Womit ich zum eigentlichen Thema komme: “ Wie steht es um die alljährlich geführte Diskussion bezüglich des Aufstellens eines Weihnachtsbaumes bei den Cuts?“. Kurz gesagt, es gibt heuer keinen. Alle Stimmberechtigten stimmten diesmal mit “Nein“. Bitte gratulieren Sie mir nicht, tatsächlich habe ich einen Pyrrhussieg eingefahren. Der Verzicht auf den Weihnachtsbaum war an die Bedingung geknüpft, stattdessen ein paar wenige Tannenzweige an ausgesuchten Stellen im Wohnzimmer auszulegen. Wenigstens diese Minimaldekoration sollte uns an Christkinds Ankunft gemahnen und uns bestenfalls auch noch nostalgisch verklärte Glücksgefühle bescheren. Das fand ich akzeptabel.

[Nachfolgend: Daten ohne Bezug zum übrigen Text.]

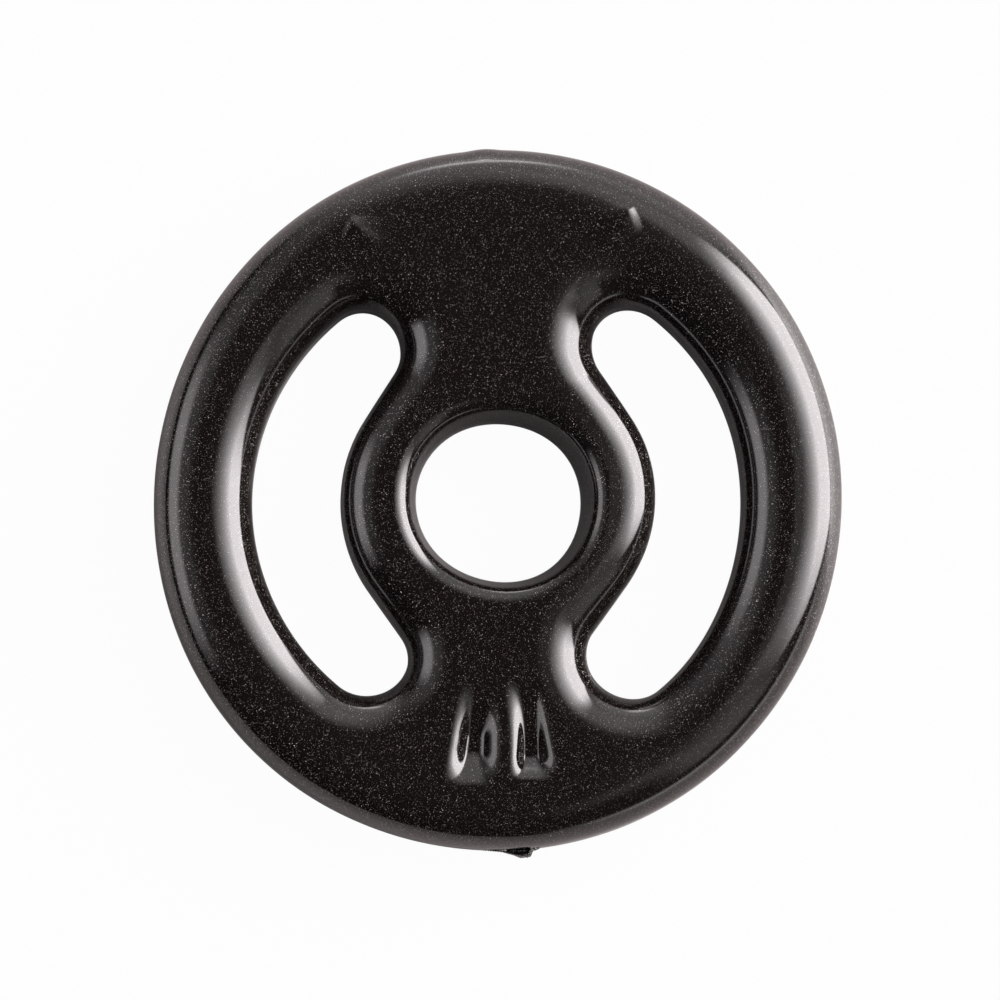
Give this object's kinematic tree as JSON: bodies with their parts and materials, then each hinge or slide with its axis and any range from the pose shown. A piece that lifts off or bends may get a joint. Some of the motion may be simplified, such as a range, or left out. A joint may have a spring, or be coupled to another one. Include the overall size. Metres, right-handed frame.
{
  "type": "weight plate",
  "caption": "Round coated weight plate with a central bar bore, a hand opening on each side, a full round rim, flat front and back faces and two soft pockets in the front.",
  "frame": {"origin": "middle of the flat back face, on the bore axis", "axes": "+Z along the bore out of the front face, +Y to the spot on the rim that the casting hung from while it was dipped, +X to the right seen from the front"},
  "size_m": [0.2126, 0.219, 0.0356],
  "materials": {
    "casting": "sand cast, unpainted, hidden inside the coat",
    "coat": "glossy black soft vinyl full of fine silver flecks",
    "dab": "glossy black soft vinyl full of fine silver flecks"
  },
  "bodies": {
    "root": {"iron_casting": "casting", "vinyl_coat": "coat", "hook_dab": "dab"}
  },
  "joints": []
}
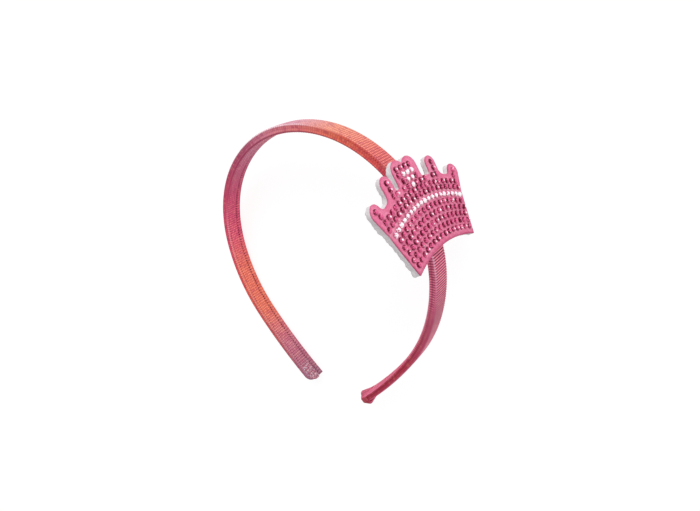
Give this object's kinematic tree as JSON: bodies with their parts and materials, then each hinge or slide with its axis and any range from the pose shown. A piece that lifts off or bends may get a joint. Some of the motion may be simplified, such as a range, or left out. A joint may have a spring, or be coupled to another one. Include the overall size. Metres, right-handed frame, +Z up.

Kollege Oblomow, damit Sie mal eine Vorstellung davon bekommen, wie es bei mir daheim jetzt aussieht… Die Biomasse an dezent verteiltem weihnachtlichen Grün entspricht in etwa der Ihrer südamerikanischen Schutzbefohlenen in Vivo, zuzüglich unzähliger Objekte mit weihnachtlichem Symbolcharakter. Darunter 2 beleuchtbare, 7-strahlige Papiersterne mit einem Durchmesser von 120 cm. Der eine schalweiß, der andere blutrot. Eine Bestückung der verblieben zwei Fenster mit saisonalem Zierrat war selbst Frau Cut logistisch zu aufwändig, weil zuvörderst die empfindlichen Topfblumenbatterien auf den Fensterbänken hätten evakuiert werden müssen. Hierfür hatte sie zunächst den Keller vorgesehen, doch ihr diesbezüglich eingebrachter Asylantrag scheiterte an meinem exklusiven Vetorecht, das ich (leider nur) für den Untergrund habe. So wurden lediglich die robusteren Sukkulenten mit kleinen bunten, batteriebetrieben LEDs verziert. Die Türen der oberen Schrankhälften können derzeit nicht geöffnet werden, da auf die schmalen, darunter liegenden Gesimse der gesamte Weihnachtsschmuck girlandenartig verwoben drapiert wurde, welcher üblicherweise am Weihnachtsbau hing, auf den aber dieses Jahr alle verzichtet hatten. Freie Stellflächen sind ohnehin knapp im Cut’schen Wohnzimmer. Akut davon bedroht war das Aufstellen der Miniaturkrippe, einer filigranen taiwanesischen Holzschnittarbeit, die als christkindliches Kernelement unbedingt untergebracht werden musste. Nach zermürbenden statischen Berechnungen entschied man sich, das trauliche Stallensemble vorsichtig zwischen die gerahmten Photos der Cut-Clan-Mitglieder zu schieben mit denen das Klavier flächendeckend überstellt ist. Ein fragiler Kompromiss, wie sich zeigte, da schon bei der kleinsten Berührung der Loriotsche Dominoeffekt ausgelöst wird.

https://www.youtube.com/watch?v=lyoVCV0YzkU

Nach der Fertigstellung dieses Ambiente (vieles habe ich aus ethischen Gründen in der Beschreibung bereits weggelassen) für einen noch nirgendwo gesichteten Heilsbringer war ich völlig durcheinander. Ich denke angestrengt über eine holografische Lösung fürs nächste Jahr nach.

Ich hoffe, Sie hatten wenigstens Glück und konnten beim diesjährigen Preisskat die Gans gewinnen und so ihren Missbrauch als Weihnachtsbraten verhindern.